A ceux-là, il est important de rappeler que la délinquance sexuelle transcende les frontières, les cultures et les religions et ne peut être réduite à une question d’origine ethnique ou de nationalité. Les médias et les figures publiques doivent jouer un rôle crucial pour apporter nuance et profondeur au débat, plutôt que de surfer sur des interprétations simplistes ou sensationnalistes. Leur responsabilité dépasse la simple diffusion de l’information : ils façonnent les perceptions et influencent les politiques. Chaque mot, chaque chiffre doit être accompagné d’une analyse rigoureuse. Publier des statistiques brutes, c’est choisir la facilité au détriment de la vérité. L’information, pour être utile, doit être accompagnée d’analyse, de contexte et de nuances.
Ce tweet d’Elon Musk, comme tant d’autres avant lui, reflète une tendance inquiétante: la fascination de certains pour les raccourcis.
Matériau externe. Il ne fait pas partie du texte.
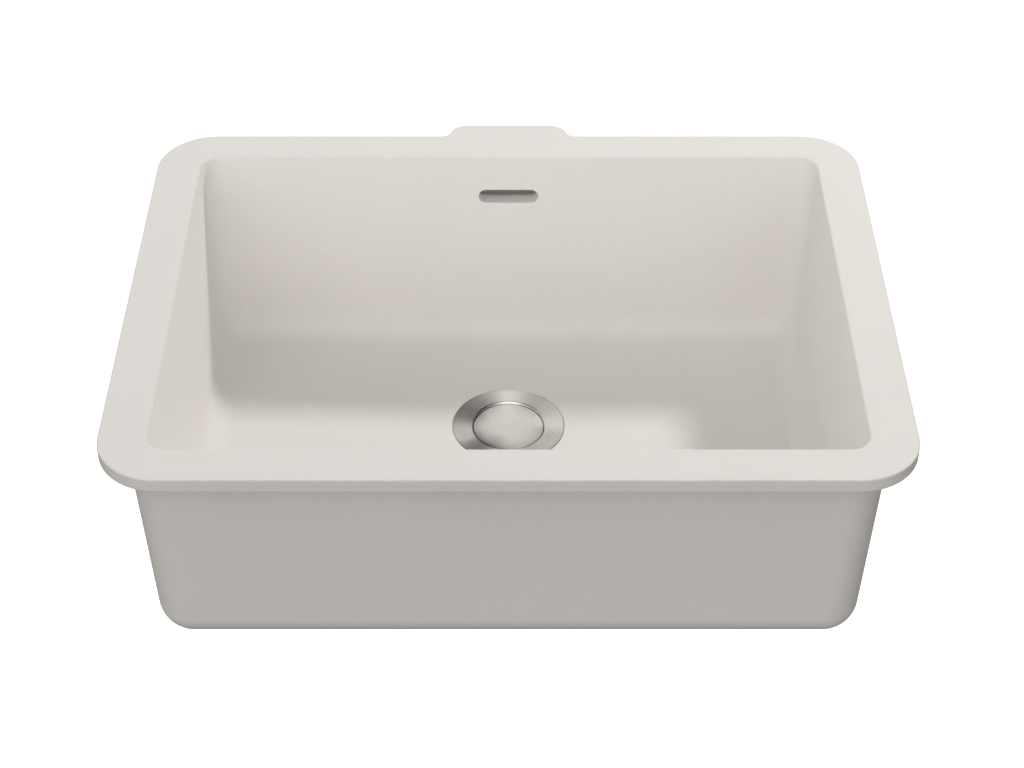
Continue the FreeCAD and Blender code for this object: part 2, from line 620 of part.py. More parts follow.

Mais la réalité est toujours plus complexe. La criminalité, qu’elle soit sexuelle ou autre, est une tragédie humaine, pas une opportunité pour les querelles identitaires. Au-delà des chiffres et des polémiques, il y a des individus, des histoires, des traumatismes. Ce sont eux qui doivent guider les réflexions. En tout cas, si l’objectif est réellement de protéger les enfants des crimes sexuels, les solutions viendront certainement de débats éclairés, où la complexité des enjeux prime sur la lecture simpliste de probabilités trompeuses.
L’Allemagne, comme beaucoup d’autres pays européens, est à la croisée des chemins. L’immigration y constitue un défi complexe, mais aussi une opportunité de revitalisation démographique et économique. Plutôt que de céder à la peur ou à la stigmatisation, les décideurs politiques devraient se concentrer sur des solutions durables : mieux accompagner les migrants dans leur insertion socio-économique et leur garantir une justice rapide et impartiale, sans laisser place aux préjugés. Une telle approche profiterait non seulement aux migrants injustement accusés et aux communautés stigmatisées, mais surtout aux proches des enfants victimes d’abus sexuels qui méritent de connaître la vérité, toute la vérité, loin des débats identitaires stériles et superficiels.